The 180-member union would like to be as much a part of the hiring process as appropriate, Kipp said. He declined to say if the union would like the new chief to clean house with the rest of the police administration.
But he did point to some still in the department as behind some of the most controversial decisions — the ones that have lead to arbitration, lawsuits and poor morale.
“I would like for this next chief to look at the decisions that have been made in the last five to seven years … and work to ensure that we don’t keep repeating this,” Kipp said. “If that means he has to deal with the decision makers in those cases, so be it. But we can’t keep doing this.”
Hopes for growth
When he was hired, one of Cook’s main objectives was to coordinate the passage of a police levy to help the department grow. Instead, the economy faltered and instead of being the leader of an expanding department, Cook was forced to contract.
“When he was brought on board it was with the expectation that the department would grow,” Holmes said. “That also complicated internal leadership demands — he went into a layoff mode and a roll-back mode.”
The city council, which has hiring and firing power over only the city manager, nonetheless showed support for the city’s chief. When the union passed a vote of no-confidence in 2010, the council indicated it stood behind Cook, although Mayor Tim Leavitt said an outside investigation of the VPD by the Department of Justice would be welcome.
Cook also faced pressure to implement changes recommended by the Matrix Consulting Group, which was hired in 2010 to study and help fix the department’s cultural issues.
The disciplinary matrix, one of the consulting group’s suggestions, was put to a hard test last year, when Cook — based on the advice of his command staff — fired Officer Brian Billingsley. Billingsley was terminated over his involvement with and knowledge of the inappropriate sexual relationship between former Officer Erik McGarrity and Tegan Rushworth, a former rodeo queen, methamphetamine user and confidential informant. McGarrity resigned before he was fired.

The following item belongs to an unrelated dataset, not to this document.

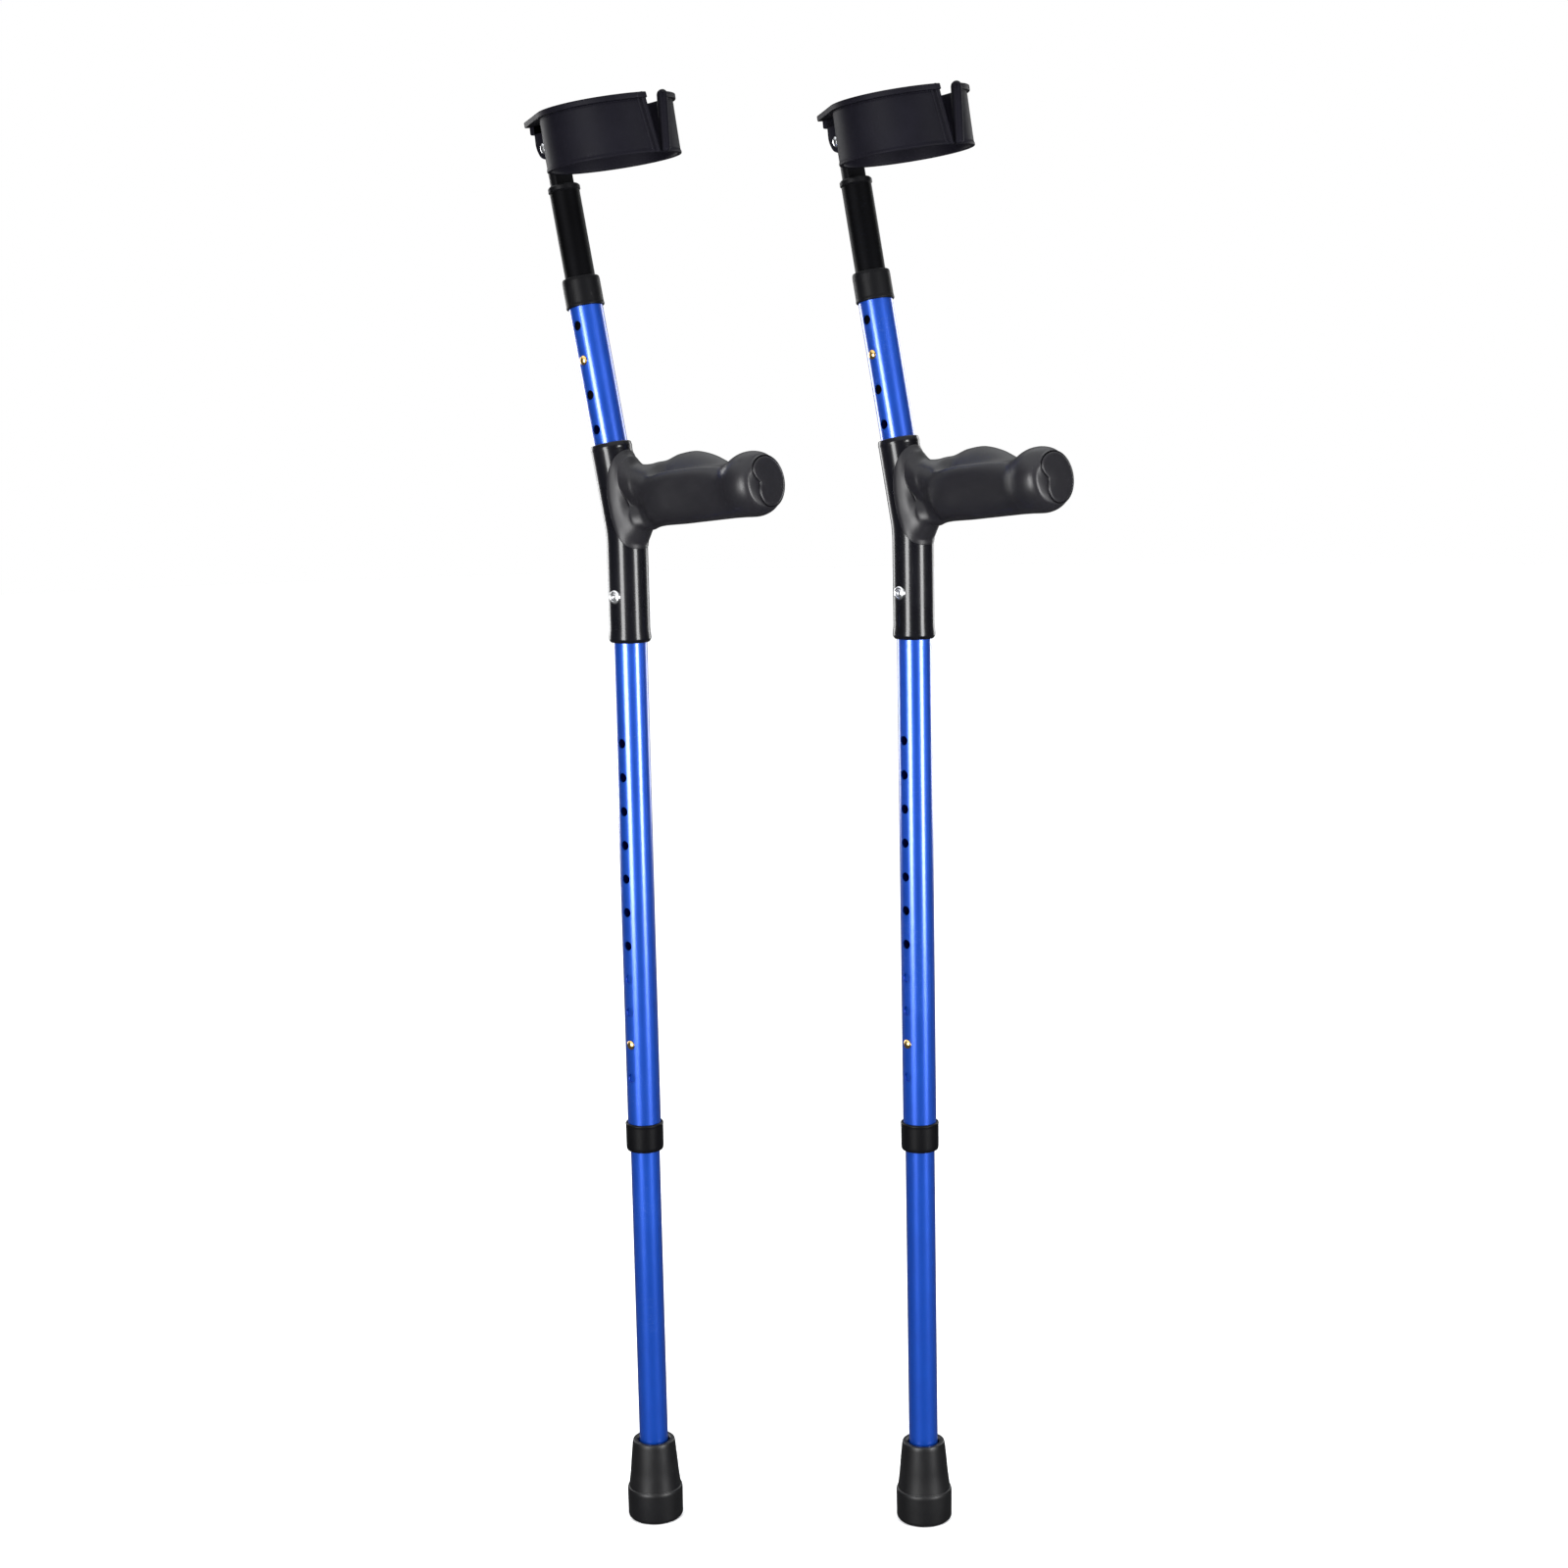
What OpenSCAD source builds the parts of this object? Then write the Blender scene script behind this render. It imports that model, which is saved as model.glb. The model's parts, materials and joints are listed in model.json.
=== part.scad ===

Holmes overturned Billingsley’s termination, instead handing him a 28-day unpaid suspension. It was the first time the city manager had ever reversed such a decision. A state arbitrator later reduced Holmes’ discipline even further.
The loss of Cook means that Vancouver is now looking to replace two department heads; Pete Mayer, director of Vancouver-Clark Parks & Recreation, left in June to take a job in public health in Snohomish County.